The Federation of Korean Industries (FKI) sent a letter to the U.S. president and five government offices, including the State Department and Commerce Department, as well as Congress to call for the exemption of Korean EVs from the provision excluding foreign EVs from tax grants. The letter under the name of FKI Chairman Huh Chang-soo raised deep concerns about apparent damage to Korean companies from the “discriminative” IRA provision. It pointed out that the restriction could hamper the global EV market in a fledgling stage and raise purchase costs for U.S. consumers. Trade, Industry and Energy Minister Lee Chang-yang met with the U.S. ambassador to Seoul to urge Washington pay attention to the issue.

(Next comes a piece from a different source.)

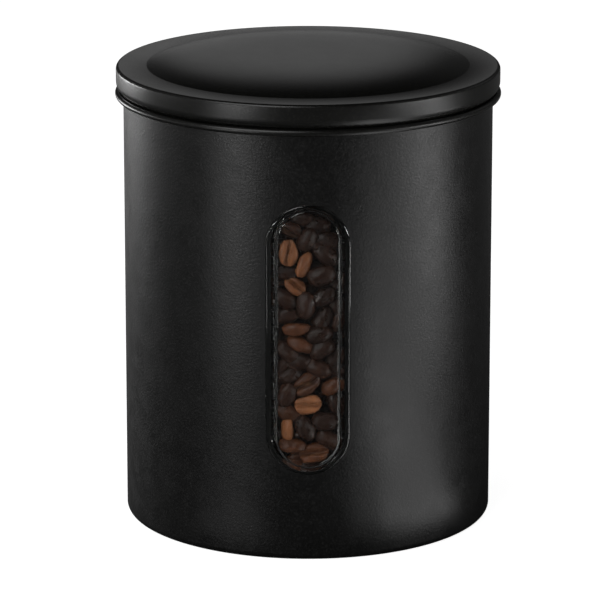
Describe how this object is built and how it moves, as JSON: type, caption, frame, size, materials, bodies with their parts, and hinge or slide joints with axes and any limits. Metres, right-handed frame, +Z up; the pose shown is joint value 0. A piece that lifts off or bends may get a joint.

There has been talk of raising a complaint through the FTA and World Trade Organization. Prime Minister Han Duck-soo and Trade Minister Lee recognized that the U.S. action contradicts the bilateral FTA that mandate equal treatment to companies in both countries. But given the need for a bipartite negotiation first, Seoul cannot easily start a trade dispute settlement procedure. Taking the issue to the WTO also cannot help as the body has long lost its arbitration capacity.

It is not easy to persuade Congress to amend the act just for Korea ahead of the mid-term elections in November. Yet Seoul can seek a flexible application of the act through a revision to the enforcement decree. Since EVs are eligible for tax grants when they are assembled in America, the U.S. could concede that Hyundai and Kia EVs would be eligible for the tax benefit if some segments of their assembly procedure are conducted in America until the completion in 2025 of their EV plant in the U.S.

Korea agreed to join the U.S.-led Indo-Pacific Economic Framework (IPEF). But such discord cannot help IPEF procedures. Fortunately, the U.S. agreed to discuss the issue at the National Security Council. As President Yoon Suk-yeol urged, the government must do its utmost to stand up for the interests of Korean companies.

The issue does not simply involve a certain company. Instead, it is a matter of economic alliance, as suggested in the Korea-U.S. summit in May. The conflict must not undermine that principle.